– 19 Luglio 2020 –
«Il regno dei cieli è simile al lievito»
INTRODUZIONE
G. – Celebriamo oggi la XVI domenica del tempo ordinario. Credere alla pazienza e all’indulgenza di Dio. Nelle letture bibliche proposte nella liturgia di oggi ci sono due temi che s’intrecciano: la potenza e la debolezza, ciò che si vede e quello che, in un modo insperato, cresce e si sviluppa. Dio si mostra con questo duplice volto. Il brano del vangelo, con le parabole del buon seme, del granello di senape e del lievito, ci rivela che il Regno, che Gesù è venuto ad inaugurare sulla terra, è qualcosa di invisibile, che sfugge alla limitatezza dello guardo umano. C’è, ma il suo effetto lo si capisce “dopo”: cresce, fa fermentare, ma è necessario attendere con pazienza l’opera di Dio, che può trasformare anche la zizzania in una spiga di grano. L’essenziale è aver fede. La prima lettura, tratta dal libro della Sapienza, spinge a contemplare la “dolce” prospettiva che c’è sempre una porta in più che Dio sa aprire e il credente deve ricordarsene. La “buona speranza” è quella di pentirsi, dopo il peccato. E questo significa che Dio, pur mostrandosi con forza e potenza nei confronti dell’uomo, sa giudicare con mitezza. Una mitezza che è anche frutto dello Spirito del Risorto e l’apostolo Paolo, nella seconda lettura, ce ne ricorda l’azione consolante e vivificante. Egli intercede presso il Padre e ci aiuta nella nostra difficoltà. Suggerisce non le parole, ma i desideri interiori, in modo che noi, in Gesù stesso, sappiamo cosa chiedere, come domandare, cosa ottenere. In osservanza alle disposizioni anti Covid-19 si ricorda che ci si può sedere solo nei posti indicati e indossando la mascherina ben posizionata sul naso e bocca.
PRESENTAZIONE DEI DONI
G. – Con il pane, il vino, il cesto della solidarietà presente in ogni negozio della Città offriamo al Signore la capacità di essere grano che da frutto.

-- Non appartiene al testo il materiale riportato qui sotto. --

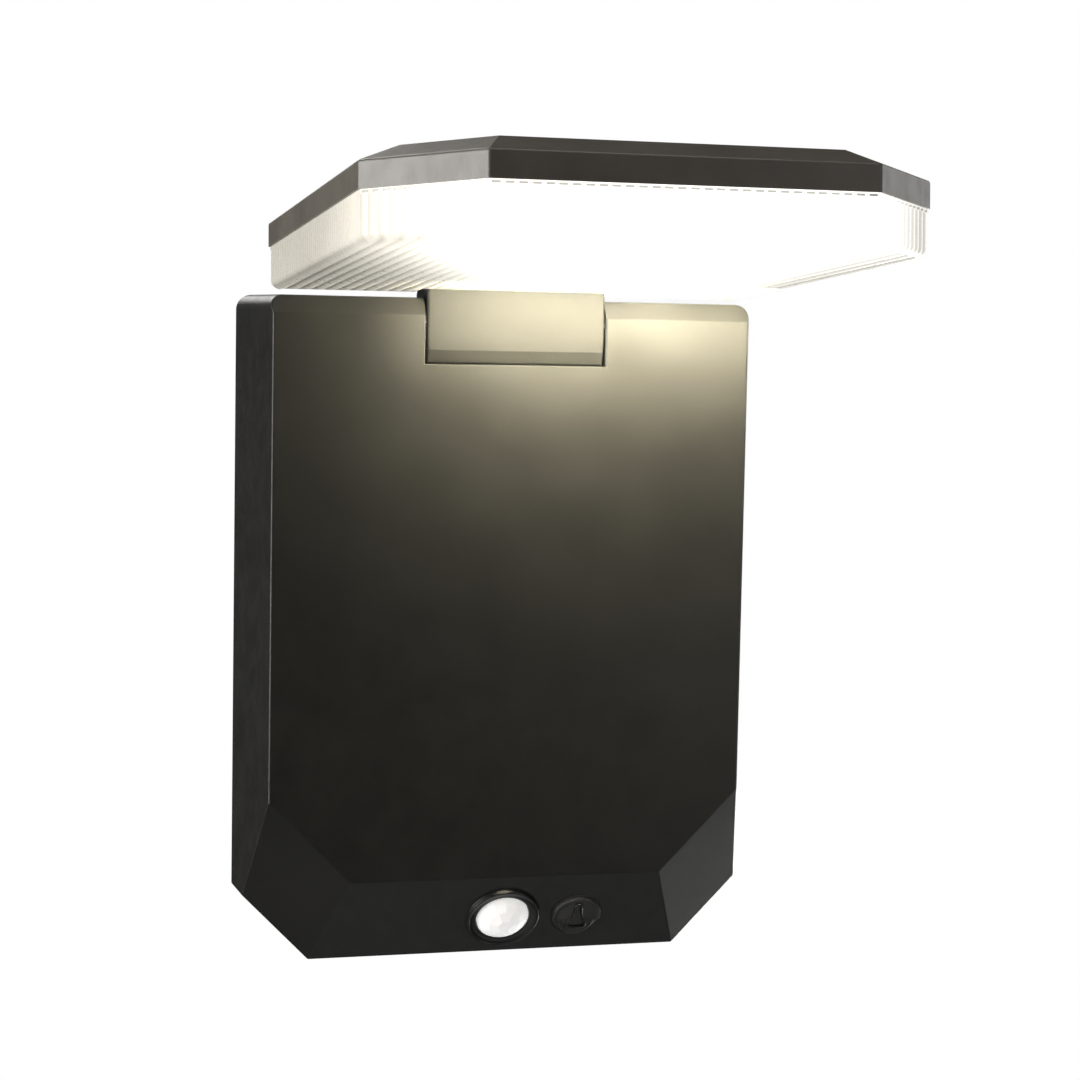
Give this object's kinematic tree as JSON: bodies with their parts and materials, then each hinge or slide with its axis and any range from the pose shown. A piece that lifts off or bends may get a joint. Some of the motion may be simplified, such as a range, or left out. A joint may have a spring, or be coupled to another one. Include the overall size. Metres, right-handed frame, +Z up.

RINGRAZIAMENTO ALLA SANTA COMUNIONE
G. – Di fronte al male, Gesù, anche noi non finiamo di meravigliarci e talvolta ci domandiamo come sia possibile che esso raggiunga le realtà umane più nobili, più grandi e più sante, con effetti terribili, devastanti. Spesso ce ne accorgiamo solo quando è già abbastanza cresciuto e quindi viene finalmente identificato. E spesso ci afferra la voglia di colpire, di sradicare, di togliere di mezzo. Tu ci domandi di non assecondare quello che passa facilmente dentro di noi, ma di attendere il tempo della mietitura. Perché? Perché ci potrebbe accadere, anche se con le migliori intenzioni, di produrre danni irreparabili. Tu ci inviti a non produrre facilmente sentenze rapide ed inappellabili, a non tranciare con eccessiva fretta. Perché tu conosci la nostra esistenza e sai che anche la peggiore zizzania potrebbe cambiare e donare un frutto buono, perché tu continui ad offrirci la tua misericordia nell’attesa che il nostro cuore si converta a te. Grazie, Signore, per il tuo modo saggio e amorevole di considerare le cose, per la tua pazienza nei nostri confronti. In fondo è bello sapere che anche quando abbiamo veramente seminato zizzania, nulla ci impedisce di mutare subito e di deporre del seme buono.